In an e-mail sent to The Associated Press on Tuesday, Brian Murphy and Mark Humenik referred to the reports as "cowardly" and "malicious," noting their client has not been notified by the NFL of any failed test.
"The media reports accusing B.J. of a failed drug test at the Combine are false," Murphy and Humenik wrote. "Given the cowardly attacks and damage to B.J.'s character as a result of these vicious rumors, we sincerely hope the responsible parties are discovered and held accountable for their actions."
Murphy and Humenik, based in Irvine, Calif., also noted that the NFL has issued a statement challenging the report initially posted on SI.com on Thursday.

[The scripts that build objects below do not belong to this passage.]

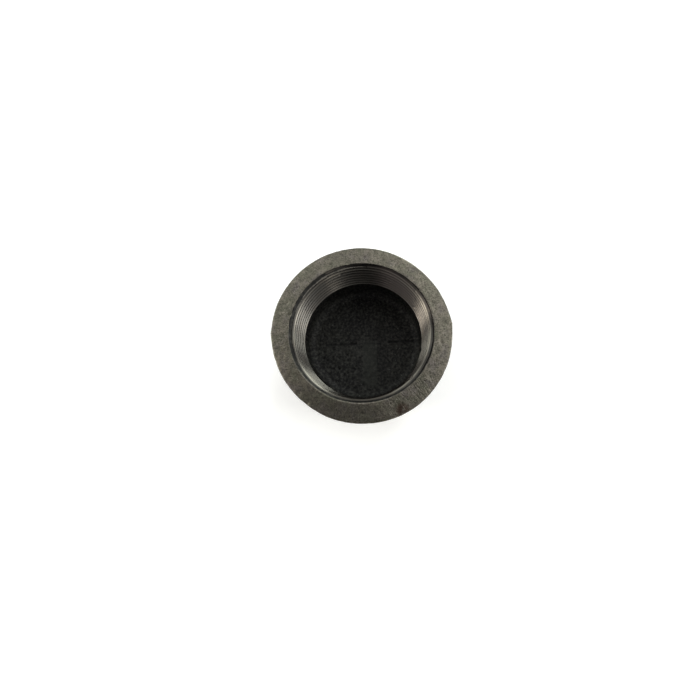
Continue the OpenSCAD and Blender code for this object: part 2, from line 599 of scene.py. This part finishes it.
class Material(Graph):
    """A material's node tree. Lengths are in millimetres, and noise goes from 0 to 1."""

    def __init__(self, name):
        self.material = bpy.data.materials.new(name)
        self.material.use_nodes = True
        super().__init__(self.material.node_tree)
        self.shader = self.tree.nodes["Principled BSDF"]
        metres = self.node("ShaderNodeTexCoord").outputs["Object"]
        self.place = self.vector("MULTIPLY", metres, (1 / MM, 1 / MM, 1 / MM))
        self.x, self.y, self.z = self.parts(self.place)

    def spot(self, centre, inner, outer):
        """1 within inner of a point (x, y) on the mouth's face, and 0 beyond outer."""
        away = self.vector("DISTANCE", self.place, (*centre, HEIGHT))
        return self.remap(away, inner, outer, 1.0, 0.0, smooth=True)

    def texture(self, kind, size, shift, stretch=(1, 1, 1), turn=0):
        """A texture node with its lumps or cells about size across. The shift picks another part of
        it. stretch makes it longer along X, Y or Z, and turn turns those about Z first, in degrees."""
        place = self.place
        if turn:
            turned = self.node("ShaderNodeVectorRotate", rotation_type="Z_AXIS")
            self.link(place, turned.inputs["Vector"])
            turned.inputs["Angle"].default_value = -math.radians(turn)
            place = turned.outputs[0]
        scaled = self.vector("MULTIPLY", place, tuple(1 / (size * s) for s in stretch))
        node = self.node(kind)
        self.link(self.vector("ADD", scaled, shift), node.inputs["Vector"])
        node.inputs["Scale"].default_value = 1.0
        return node

    def noise(self, size, detail=2.0, roughness=0.5, stretch=(1, 1, 1), shift=0.0, turn=0):
        node = self.texture("ShaderNodeTexNoise", size, (shift, -shift, shift), stretch, turn)
        node.inputs["Detail"].default_value = detail
        node.inputs["Roughness"].default_value = roughness
        return node.outputs[0]

    def cells(self, size, shift=0.0):
        """The distance to the nearest cell's middle, and the cell's random colour."""
        node = self.texture("ShaderNodeTexVoronoi", size, (shift, shift, -shift))
        return node.outputs["Distance"], node.outputs["Color"]

    def attribute(self, name):
        return self.node("ShaderNodeAttribute", attribute_name=name).outputs["Fac"]

    def bump(self, height, depth):
        """A normal from a height between 0 and 1, which stands for depth millimetres."""
        node = self.node("ShaderNodeBump")
        node.inputs["Distance"].default_value = depth * MM
        self.link(height, node.inputs["Height"])
        return node.outputs[0]

    def finish(self, **inputs):
        """Sets the shader's sockets, named in lower case with underscores."""
        for name, source in inputs.items():
            socket = self.shader.inputs[name.replace("_", " ").title().replace("Ior", "IOR")]
            self.link((*source, 1) if isinstance(source, tuple) else source, socket)
        return self.material


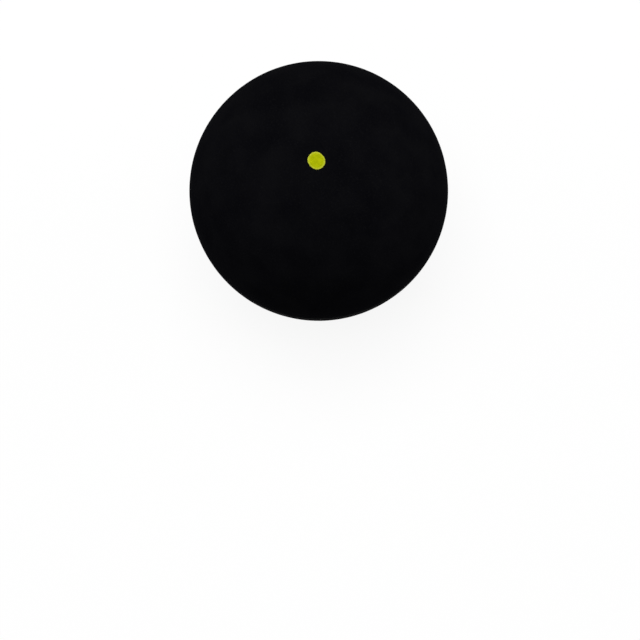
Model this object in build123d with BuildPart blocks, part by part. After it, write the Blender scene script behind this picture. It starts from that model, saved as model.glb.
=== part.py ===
from build123d import *
from math import asin, degrees, sqrt
import os

# Squash ball: two moulded rubber half shells, cemented rim to rim into a sealed hollow ball,
# with one round dot printed on the crown of the upper half.
# The origin is the centre of the ball. The seam lies in the XY plane and the dot faces +Z.
# All lengths are in millimetres.

# Ball
ball_diameter = 40.0
wall_thickness = 5.0

# Seam: the buffed rims and the cement that is cured between them
cement_thickness = 0.15
cement_setback = 0.10
rim_bevel = 0.12
bead_climb = 0.45
bead_rise = 0.35

# Printed dot
dot_diameter = 2.60
ink_thickness = 0.05
ink_edge_share = 0.6

# Sizes that follow from the ones above
ball_radius = ball_diameter / 2
cavity_radius = ball_radius - wall_thickness
rim_height = cement_thickness / 2

os.makedirs("parts", exist_ok=True)

# Upper half shell: a thick rubber bowl that leaves the mould with a ball's outer and inner
# curves. Its rim is buffed flat for the cement, and the outer edge of the rim is bevelled, so
# that a fine groove marks the seam on the finished ball.
with BuildPart() as upper_half_shell:
    with BuildSketch(Plane.XZ):
        Circle(ball_radius)
        Circle(cavity_radius, mode=Mode.SUBTRACT)
        with Locations((0, rim_height)):
            Rectangle(ball_radius, ball_radius, align=Align.MIN, mode=Mode.INTERSECT)
    revolve(axis=Axis.Z)
    rim_edges = edges().group_by(Axis.Z)[0]
    outer_rim_edge = rim_edges.sort_by(SortBy.RADIUS)[-1]
    chamfer(outer_rim_edge, length=rim_bevel)
upper_half_shell.part.label = "upper_half_shell"
export_step(upper_half_shell.part, "parts/upper_half_shell.step")

# Lower half shell: comes from the same mould as the upper one, turned over.
with BuildPart() as lower_half_shell:
    mirror(upper_half_shell.part, about=Plane.XY)
lower_half_shell.part.label = "lower_half_shell"
export_step(lower_half_shell.part, "parts/lower_half_shell.step")

# Seam bond: the ring of cured rubber cement. A thin film fills the gap between the two flat
# rims and stops just short of the ball's surface. What the closing press squeezed inwards
# stands on the cavity wall as a low round bead.
cement_outer_radius = sqrt(ball_radius**2 - rim_height**2) - cement_setback
bead_height = rim_height + bead_climb
film_angle = degrees(asin(rim_height / cavity_radius))
bead_angle = degrees(asin(bead_height / cavity_radius))

with BuildPart() as seam_bond:
    with BuildSketch(Plane.XZ):
        with BuildLine():
            upper_seat = CenterArc((0, 0), cavity_radius, film_angle, bead_angle - film_angle)
            lower_seat = CenterArc((0, 0), cavity_radius, -film_angle, film_angle - bead_angle)
            bead_crest = (cavity_radius - bead_rise, 0)
            ThreePointArc(upper_seat @ 1, bead_crest, lower_seat @ 1)
            film_top = (cement_outer_radius, rim_height)
            film_bottom = (cement_outer_radius, -rim_height)
            Polyline(upper_seat @ 0, film_top, film_bottom, lower_seat @ 0)
        make_face()
    revolve(axis=Axis.Z)
seam_bond.part.label = "seam_bond"
export_step(seam_bond.part, "parts/seam_bond.step")

# Marking dot: one spot of ink that tells the ball's speed. It follows the curve of the crown
# and stands proud by the thickness of the ink, with a softened edge.
dot_angle = degrees(asin(dot_diameter / ball_diameter))
crown_angle = 90

with BuildPart() as marking_dot:
    with BuildSketch(Plane.XZ):
        with BuildLine():
            ink_base = CenterArc((0, 0), ball_radius, crown_angle, -dot_angle)
            ink_top = CenterArc((0, 0), ball_radius + ink_thickness, crown_angle, -dot_angle)
            Line(ink_base @ 0, ink_top @ 0)
            Line(ink_base @ 1, ink_top @ 1)
        make_face()
        ink_edge = vertices().sort_by(Axis.X)[-1]
        fillet(ink_edge, radius=ink_thickness * ink_edge_share)
    revolve(axis=Axis.Z)
marking_dot.part.label = "marking_dot"
export_step(marking_dot.part, "parts/marking_dot.step")
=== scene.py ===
import math
import random

import bpy
import numpy as np
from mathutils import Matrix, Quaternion, Vector, noise


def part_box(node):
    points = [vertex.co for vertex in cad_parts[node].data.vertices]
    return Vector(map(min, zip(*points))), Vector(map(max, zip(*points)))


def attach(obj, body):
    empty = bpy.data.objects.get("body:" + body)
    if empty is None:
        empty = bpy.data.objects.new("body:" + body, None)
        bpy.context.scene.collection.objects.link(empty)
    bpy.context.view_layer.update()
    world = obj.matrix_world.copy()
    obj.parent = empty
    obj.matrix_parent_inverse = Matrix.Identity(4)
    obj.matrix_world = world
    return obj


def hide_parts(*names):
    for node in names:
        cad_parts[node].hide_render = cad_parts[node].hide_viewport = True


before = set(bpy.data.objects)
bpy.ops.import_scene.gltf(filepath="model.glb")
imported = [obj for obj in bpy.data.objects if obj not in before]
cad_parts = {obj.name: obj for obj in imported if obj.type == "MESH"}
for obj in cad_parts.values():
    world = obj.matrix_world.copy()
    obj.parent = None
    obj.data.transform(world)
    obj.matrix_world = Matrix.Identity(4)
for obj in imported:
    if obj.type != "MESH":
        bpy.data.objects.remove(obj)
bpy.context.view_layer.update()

# Half shells: two thick bowls of black butyl rubber, compression-moulded in one mould, so the
# outside has the mould's fine matte grain. The rims are buffed flat and cemented together, and
# the closed ball is then ground along the seam, which leaves a smoother belt with faint lines.
mm = 0.001
shell_sides = {"upper_half_shell": 1, "lower_half_shell": -1}
upper_points = [vertex.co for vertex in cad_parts["upper_half_shell"].data.vertices]
ball_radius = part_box("upper_half_shell")[1].z
cavity_radius = min(point.length for point in upper_points)
rim_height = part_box("upper_half_shell")[0].z
rim_slack = 0.01 * mm
rim_radius = max(point.xy.length for point in upper_points if point.z < rim_height + rim_slack)
bevel = math.sqrt(ball_radius**2 - rim_height**2) - rim_radius

# Height, width and seed of each layer of the moulded surface: slow swells, the rubber's orange
# peel and the pebbles of the mould's grain
swell = (0.030 * mm, 15 * mm, 1)
peel = (0.006 * mm, 1.4 * mm, 2)
pebble = (0.004 * mm, 0.55 * mm, 3)

# A few shallow pits, left by trapped air
pit_count, pit_depth, pit_radius_range = 24, 0.018 * mm, (0.25 * mm, 0.5 * mm)
pit_seed = 41
draw = random.Random(pit_seed)
pits = []
for _ in range(pit_count):
    pit_aim = Vector([draw.gauss(0, 1) for _ in range(3)]).normalized()
    pits.append((pit_aim * ball_radius, draw.uniform(*pit_radius_range)))

# The ground belt, whose edge wanders where the wheel ran out, and the uneven lip of the groove
belt_half_width, belt_fade, belt_depth = 0.9 * mm, 0.45 * mm, 0.012 * mm
belt_edge = (0.30 * mm, 5 * mm, 4)
peel_on_belt, pebble_on_belt = 0.4, 0.2
grinding_line_width, grinding_line_length = 0.45 * mm, 5 * mm
grinding = (0.004 * mm, grinding_line_width, 5)
lip = (0.030 * mm, 2.5 * mm, 6)

# The mesh: cells along each side of a cap's grid, coarser where it is hidden, and the rings that
# round the lip over
outer_cells = 288
hidden_coarseness = 4
cavity_cells = outer_cells // hidden_coarseness
shoulder_shares = ((0.35, 0.55), (0.75, 0.18))
rim_land, rim_margin = 0.02 * mm, 1.0 * mm


def cap_directions(cells, reach):
    """Unit vectors of a square grid that is wrapped over a cap round +Z, down to an angle."""
    directions = []
    for row in range(cells + 1):
        for column in range(cells + 1):
            across = 2 * column / cells - 1
            along = 2 * row / cells - 1
            if abs(across) >= abs(along):
                spread = across
                turn = math.pi / 4 * (along / across if across else 0)
            else:
                spread = along
                turn = math.pi / 2 - math.pi / 4 * (across / along)
            slope = 2 * math.asin(spread * math.sin(reach / 2))
            ring = math.sin(slope)
            directions.append((ring * math.cos(turn), ring * math.sin(turn), math.cos(slope)))
    return np.array(directions)


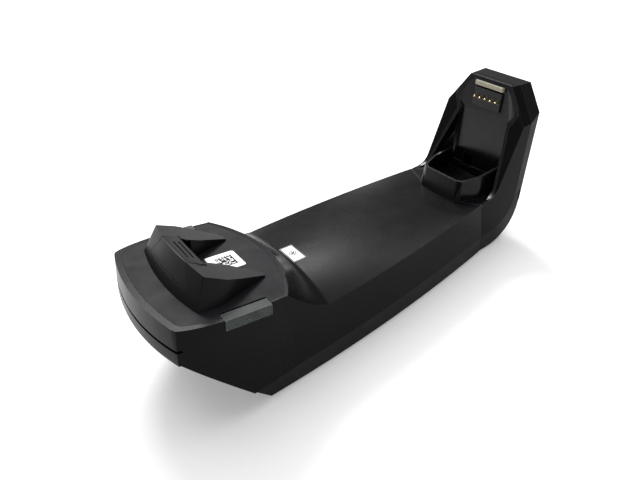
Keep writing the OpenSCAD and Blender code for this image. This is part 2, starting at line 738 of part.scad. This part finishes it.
// Frame of one charging contact: Z into the upright
module contact_axis(i) {
    in_bay() translate([0, (i - (contact_count + 1) / 2) * contact_pitch, contact_z])
        rotate([0, 90, 0]) children();
}
module contact_block() {
    color("#303033") difference() {
        in_bay() translate([-1, -8.9, 0]) cube([5.5, 17.8, 9]);
        contact_axes() translate([0, 0, -3]) cylinder(r = 1.1, h = 9, $fn = 32);
    }
}
module contact_barrels() {
    color("#c9a24a") contact_axes() difference() {
        translate([0, 0, -1]) cylinder(r = 1.1, h = 5.5, $fn = 32);
        translate([0, 0, -2]) cylinder(r = 0.65, h = 4, $fn = 32);
        translate([0, 0, -0.6]) cylinder(r = 0.85, h = 4.7, $fn = 32);
    }
}
module contact_plunger(i) {
    color("#d9b45a") contact_axis(i) {
        translate([0, 0, -2.4]) sphere(r = 0.6, $fn = 32);
        translate([0, 0, -2.4]) cylinder(r = 0.6, h = 2.6, $fn = 32);
        translate([0, 0, -0.6]) cylinder(r = 0.8, h = 0.8, $fn = 32);
    }
}
module contact_spring(i) {
    color("#a8aaac") contact_axis(i) translate([0, 0, 0.2]) coil(0.6, 0.1, 6, 3.9, 5, 10);
}
module light_bar() {
    color("#e9e4cf") in_bay() translate([-1.6, -9, 10]) cube([5, 18, 2.2]);
}
module contact_board() {
    color("#1d5a38") in_bay() difference() {
        union() {
            translate([4.5, -12, -9]) cube([1.2, 24, 18.8]);
            translate([4.5, 11, -9]) cube([1.2, 9, 8]);
        }
        board_screw_places() translate([3, 0, 0]) rotate([0, 90, 0]) cylinder(r = 1, h = 4);
    }
}
// X and Z of a point of the bay's frame
function bay_xz(w, v) = [bay_pos[0] + w * cos(lean) + v * sin(lean),
                         bay_pos[2] - w * sin(lean) + v * cos(lean)];
// Side view of a strip of even thickness along a route
function unit(v) = v / norm(v);
function strip(p, t) = let (n = len(p) - 1,
    side = [for (i = [0:n]) let (d = unit(p[min(i + 1, n)] - p[max(i - 1, 0)])) [-d[1], d[0]]])
    concat([for (i = [0:n]) p[i] + side[i] * t / 2], [for (i = [n:-1:0]) p[i] - side[i] * t / 2]);
module ribbon_cable() {
    route = [[58, 9.8], [62, 9.8], [66, 9.8], [73, 11.6], [79.4, 16.8], [83, 22.5],
             bay_xz(5.9, -32), bay_xz(5.9, -20), bay_xz(5.9, -8), bay_xz(5.9, -4)];
    color("#8d8f92") translate([0, 18, 0]) across(3) polygon(strip(route, 0.4));
}

placed() top_housing();
placed() bottom_cover();
placed() rubber_feet();
placed() housing_screws();
placed() mount_inserts();
placed() ballast_plate();
placed() ballast_screws();
placed() main_board();
placed() board_chips();
placed() radio_can();
placed() board_screws();
placed() host_port();
placed() host_port_contacts();
placed() power_inlet();
placed() power_inlet_pin();
placed() nose_plate();
placed() nose_plate_screws();
placed() scanner_nest();
placed() nest_screws();
placed() release_tab();
placed() tab_pin();
placed() tab_spring();
placed() side_catch_near();
placed() side_catch_far();
placed() catch_spring_near();
placed() catch_spring_far();
placed() pairing_label();
placed() status_lens();
placed() lens_frame();
placed() bay_liner();
placed() contact_board_screws();
placed() contact_block();
placed() contact_barrels();
placed() light_bar();
placed() contact_board();
placed() ribbon_cable();
for (i = [1:contact_count]) {
    placed() contact_plunger(i);
    placed() contact_spring(i);
}
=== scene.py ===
"""Desk cradle of a cordless barcode scanner: looks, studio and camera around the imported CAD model."""
import json
import math
import random

import bpy
import bmesh
from mathutils import Matrix, Vector


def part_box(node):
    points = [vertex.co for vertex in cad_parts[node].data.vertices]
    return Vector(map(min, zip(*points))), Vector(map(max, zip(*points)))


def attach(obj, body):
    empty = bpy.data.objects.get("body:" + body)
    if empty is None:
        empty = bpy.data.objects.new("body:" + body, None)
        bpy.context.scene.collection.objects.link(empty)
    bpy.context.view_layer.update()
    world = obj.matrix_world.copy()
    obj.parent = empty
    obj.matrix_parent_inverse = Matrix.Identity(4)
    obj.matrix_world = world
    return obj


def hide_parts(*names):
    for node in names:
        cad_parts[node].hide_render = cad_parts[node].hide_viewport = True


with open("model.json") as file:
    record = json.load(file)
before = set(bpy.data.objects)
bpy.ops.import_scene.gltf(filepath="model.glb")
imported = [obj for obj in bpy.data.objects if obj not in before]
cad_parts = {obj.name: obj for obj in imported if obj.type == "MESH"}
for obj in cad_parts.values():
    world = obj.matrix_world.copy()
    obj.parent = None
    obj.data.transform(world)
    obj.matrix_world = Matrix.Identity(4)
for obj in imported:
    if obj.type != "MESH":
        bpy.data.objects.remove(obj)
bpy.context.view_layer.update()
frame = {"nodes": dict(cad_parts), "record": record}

MM = 0.001
NODES = frame["nodes"]
MOUNTS = {m["name"]: m for m in frame["record"]["mounts"]}
ACROSS = Vector((0, 1, 0))      # from the near flank to the far one


# ---------------------------------------------------------------- frames

def axis_frame(at, z):
    """Matrix with its origin at a place, Z along an axis and Y across the cradle."""
    x = ACROSS.cross(z).normalized()
    turn = Matrix((x, z.cross(x), z)).transposed().to_4x4()
    return Matrix.Translation(at) @ turn


def mount_frame(name):
    """A mount's frame, with Z along the mount's axis."""
    mount = MOUNTS[name]
    return axis_frame(Vector(mount["pos_m"]), Vector(mount["axis"]).normalized())


# ---------------------------------------------------------------- materials

class Nodes:
    """Short way to add and link shader nodes of one material."""

    def __init__(self, name):
        self.mat = bpy.data.materials.new(name)
        self.mat.use_nodes = True
        self.tree = self.mat.node_tree
        self.tree.nodes.clear()
        self.out = self.add("ShaderNodeOutputMaterial")
        self.bsdf = self.add("ShaderNodeBsdfPrincipled")
        self.link(self.bsdf, "BSDF", self.out, "Surface")
        self.coord = self.add("ShaderNodeTexCoord")

    def add(self, kind, **values):
        """Adds a node. A value sets the input of its name, or else the property."""
        node = self.tree.nodes.new(kind)
        for key, value in values.items():
            if key in node.inputs:
                node.inputs[key].default_value = value
            else:
                setattr(node, key, value)
        return node

    def link(self, a, out, b, into):
        self.tree.links.new(a.outputs[out], b.inputs[into])

    def noise(self, scale, detail=3.0, rough=0.5):
        """Noise in the object's own coordinates, with its scale in cells per metre."""
        node = self.add("ShaderNodeTexNoise")
        node.inputs["Scale"].default_value = scale
        node.inputs["Detail"].default_value = detail
        node.inputs["Roughness"].default_value = rough
        self.link(self.coord, "Object", node, "Vector")
        return node

    def ramp(self, source, out, stops):
        """A ramp from (position, colour) stops."""
        node = self.add("ShaderNodeValToRGB")
        for i, (at, colour) in enumerate(stops):
            stop = node.color_ramp.elements[i] if i < 2 else node.color_ramp.elements.new(at)
            stop.position = at
            stop.color = (*colour, 1)
        self.link(source, out, node, "Fac")
        return node

    def span(self, source, out, low, high, at=(0.3, 0.7)):
        """Value between low and high as the source runs over a range."""
        node = self.add("ShaderNodeMapRange")
        for key, value in zip(("From Min", "From Max", "To Min", "To Max"), (*at, low, high)):
            node.inputs[key].default_value = value
        self.link(source, out, node, "Value")
        return node

    def bump(self, source, out, height, below=None):
        """Bump of a height in metres, on top of another bump."""
        node = self.add("ShaderNodeBump")
        node.inputs["Distance"].default_value = height
        self.link(source, out, node, "Height")
        if below:
            self.link(below, "Normal", node, "Normal")
        return node

    def blend(self, mask, out, colour_a, colour_b):
        """Colour a where the mask is 0 and b where it is 1; each is a colour or (node, output)."""
        node = self.add("ShaderNodeMix", data_type="RGBA")
        self.link(mask, out, node, "Factor")
        for into, colour in ((6, colour_a), (7, colour_b)):
            if isinstance(colour[0], bpy.types.Node):
                self.tree.links.new(colour[0].outputs[colour[1]], node.inputs[into])
            else:
                node.inputs[into].default_value = (*colour, 1)
        return node


def shade(colour, k):
    """A colour made k times as bright."""
    return tuple(c * k for c in colour)


EDGE_HIGHLIGHT_WIDTH = 0.35      # millimetres of an edge painted lighter: a painted highlight, partly rubbed wear
FLOW_DEPTH = 0.08     # millimetres of the slow waves in a moulded face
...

The SI.com report, which did not identify the drug, was attributed to unidentified NFL team sources. The Web site reported that Raji's name will be on a list of players who tested positive.
In a statement released by the NFL last week, the league said neither its 32 teams nor the league office know the results of drug or steroid tests taken at the combine. Instead, players who test positive are notified in writing by the independent medical advisers who perform the testing.
"Unfortunately, rumors about draft-eligible players, including rumors about test results, begin to circulate every year at this time," the league statement said. "Many of these rumors are circulated for self-serving reasons, and they are terribly unfair to the players and their families."
Raji's agents said their client has not been contacted by the league or a medical adviser regarding a positive test.
Raji disputed the report in an interview with The Press Democrat of Santa Rosa, Calif., in a story posted on the newspaper's Web site late Monday night.
"I couldn't understand how this rumor became such a big splash in the media when there was no evidence — there was no substance to believe it," Raji was quoted as saying. "Now, I'm happy the truth is out."